Aspirin Use and Mortality in Two Contemporary US Cohorts.

Author(s): Huang WY,  Daugherty SE,  Shiels MS,  Purdue MP,  Freedman ND,  Abnet CC,  Hollenbeck AR,  Hayes RB,  Silverman DT,  Berndt SI

Journal: Epidemiology

Date: 2018 Jan

Major Program(s) or Research Group(s): PLCO

PubMed ID: 28863047

PMC ID: PMC5718934

Abstract: BACKGROUND: Daily aspirin use has been recommended for secondary prevention of cardiovascular disease, but its use for primary prevention remains controversial. METHODS: We followed 440,277 men and women from the NIH-AARP Diet and Health Study (ages 50-71) and the Prostate, Lung, Colorectal, and Ovarian Cancer Screening Trial (ages 55-74) for mortality for 13 years on average. Frequency of aspirin use was ascertained through self-report, and cause of death by death certificates. We calculated multivariate hazard ratios (HRs) and 95% confidence intervals (CIs) for mortality using Cox proportional hazards models for each cohort and combined by meta-analysis. RESULTS: We found a consistent U-shaped relationship between aspirin use and mortality in both studies, with differential risk patterns for cardiovascular mortality by disease history.

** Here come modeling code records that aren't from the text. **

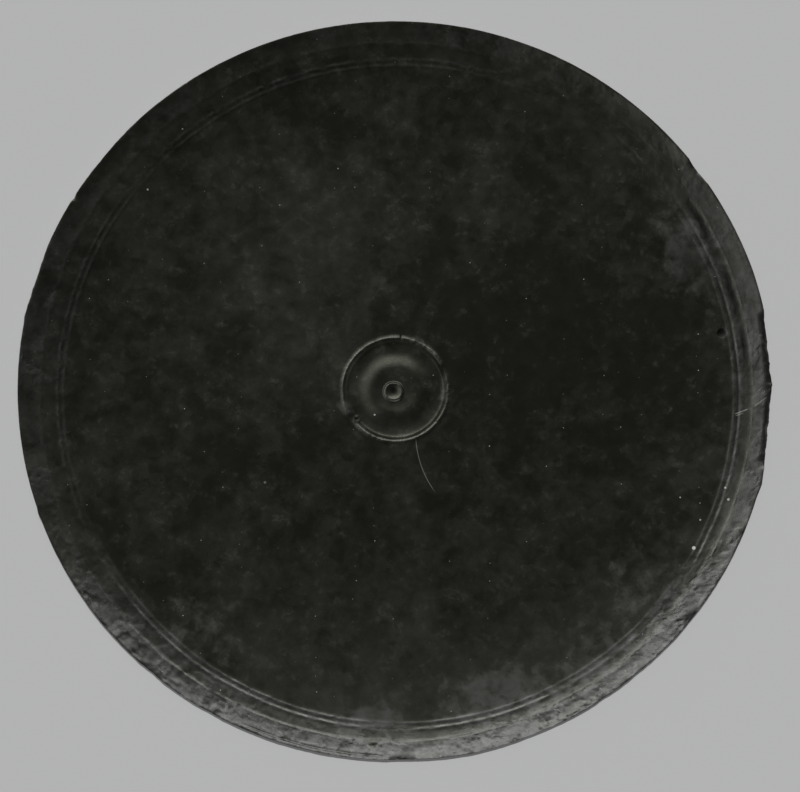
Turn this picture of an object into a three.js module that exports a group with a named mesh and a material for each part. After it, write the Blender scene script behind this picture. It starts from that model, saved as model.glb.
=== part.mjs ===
// A cast bronze mirror: a plain disc with a dished back, on which are turned a moulded rim and a ringed boss.
// It lies on its polished face. Millimetres, +Z up; the origin is on the table, under the disc's centre.
import * as THREE from "three";

// The disc
const discRadius = 90;
const plateThickness = 2.2;
const faceRise = 1.5; // the polished face is slightly convex: its edge stands this far off the table
const restRadius = 25; // the flat in the middle of the face, which the mirror lies on
const field = { from: restRadius, to: 79.7, height: 1.5, power: 3.5 }; // the dished back

// The rim on the back, as radii and as heights over the dished field
const beadRise = { from: 79.3, to: 81.5, height: 0.22 };
const innerBead = { centre: 79.95, before: 0.42, after: 0.8, height: 0.07 };
const outerBead = { centre: 81.4, before: 0.42, after: 0.75, height: 0.1 };
const beadStep = { from: 80.85, to: 81.4, height: 0.08 };
const ledge = { from: 81.4, to: 84.6, height: 0.55, power: 1 };
const outerStep = { from: 84.4, to: 85, height: 0.13 };
const rimSlope = { from: 84.8, to: 89.7, height: 1.48, bend: 0.34 };
const shoulder = { from: 89.5, to: discRadius, drop: 0.15, power: 2 };

// The turnings were not quite on one centre
const rimShift = { x: 0.93, y: -0.72 };
const rimShiftGrows = { from: 20, to: 60 };
const rimShiftFades = { from: 82, to: 86.5 };
const bossShift = { x: 0.1, y: 0 };
const bossShiftFades = { from: 13, to: 20 };
const knobShift = { x: -0.45, y: -0.6 };
const knobShiftFades = { from: 2.8, to: 6 };

// The outer wall between the polished face and the rim's shoulder
const wallFoot = 0.5;
const footRound = 0.7;
const outOfRound = 0.2; // how much shorter the disc is from front to back, at each end

// The boss in the middle of the back, from its ring inwards
const ring = { centre: 12.64, halfWidth: 0.5, height: 0.27 };
const ringStep = { from: 11.15, to: 11.65, height: 0.1 };
const moat = { from: 9.8, to: 11.6, depth: 0.1 };
const dome = { from: 5.3, to: 9.4, height: 0.6 };
const dish = { from: 2.9, to: 6.4, depth: 0.14 };
const knob = { from: 2.3, to: 3, height: 0.5 };
const bowl = { radius: 2.15, depth: 0.5 }; // the knob's hollow

// Wear, by the angle about +Z from +X, in degrees
const edgeLosses = [
  { angle: 354, span: 14, depth: 0.65, drop: 1.6 },
  { angle: 5.5, span: 12, depth: 0.65, drop: 1.6 },
  { angle: 141, span: 16, depth: 0.15, drop: 0 },
  { angle: 162, span: 13, depth: 0.28, drop: 0.1 },
  { angle: 230, span: 9, depth: 0.22, drop: 0.1 },
  { angle: 271, span: 8, depth: 0, drop: 0.4 },
  { angle: 309, span: 26, depth: 0.18, drop: 0.2 },
  { angle: 321, span: 8, depth: 0, drop: 0.5 },
];
const edgeSwells = [
  { angle: 18, span: 24, depth: -0.15, drop: 0 },
  { angle: 282, span: 18, depth: -0.28, drop: 0 },
  { angle: 344.5, span: 9, depth: -0.35, drop: 0 },
];
const lossReach = 2; // how far in from the edge a loss still pulls the rim
const ringGap = { angle: 211, span: 34, share: 0.7 }; // where the boss's ring is knocked down

const segments = 96;

const clamp01 = (t) => Math.min(1, Math.max(0, t));

// 0 before from, 1 after to, and smooth between them.
function ease(r, { from, to }) {
  const t = clamp01((r - from) / (to - from));
  return t * t * (3 - 2 * t);
}

// A rounded bump: 1 at its centre, 0 from halfWidth outwards.
function bump(r, { centre, halfWidth }) {
  return 0.5 + 0.5 * Math.cos(Math.PI * clamp01(Math.abs(r - centre) / halfWidth));
}

// A rounded bump whose flanks have their own widths.
function bead(r, { centre, before, after }) {
  return bump(r, { centre, halfWidth: r < centre ? before : after });
}

// A rounded bump round the disc, for a stretch of wear at an angle in degrees.
function stretch(degrees, { angle, span }) {
  const away = Math.abs(((degrees - angle + 540) % 360) - 180);
  return bump(away, { centre: 0, halfWidth: span / 2 });
}

// How far from 0 to 1 a radius is along a stretch, raised to the stretch's power.
function curveUp(r, { from, to, power }) {
  return clamp01((r - from) / (to - from)) ** power;
}

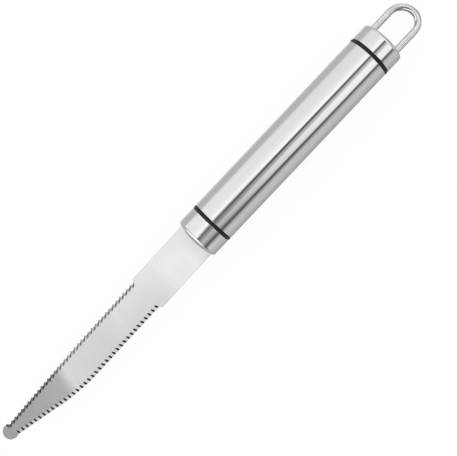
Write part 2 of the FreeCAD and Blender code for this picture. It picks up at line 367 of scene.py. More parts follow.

Among individuals with a history of cardiovascular disease, daily aspirin use was associated with reduced cardiovascular mortality [HR = 0.78 (95% CI, 0.74, 0.82)]. However, among those without a previous history, we observed no protection for daily aspirin users [HR = 1.06 (1.02, 1.11)], and elevated risk of cardiovascular mortality for those taking aspirin twice daily or more [HR = 1.29 (1.19, 1.39)]. Elevated risk persisted even among participants who lived beyond 5 years of follow-up and used aspirin without other nonsteroidal antiinflammatory drugs [HR = 1.31 (1.17, 1.47)]. CONCLUSIONS: Results from these 2 large population-based US cohorts confirm the utility of daily aspirin use for secondary prevention of cardiovascular mortality; however, our data suggest that caution should be exercised in more frequent use, particularly among individuals without a history of cardiovascular disease.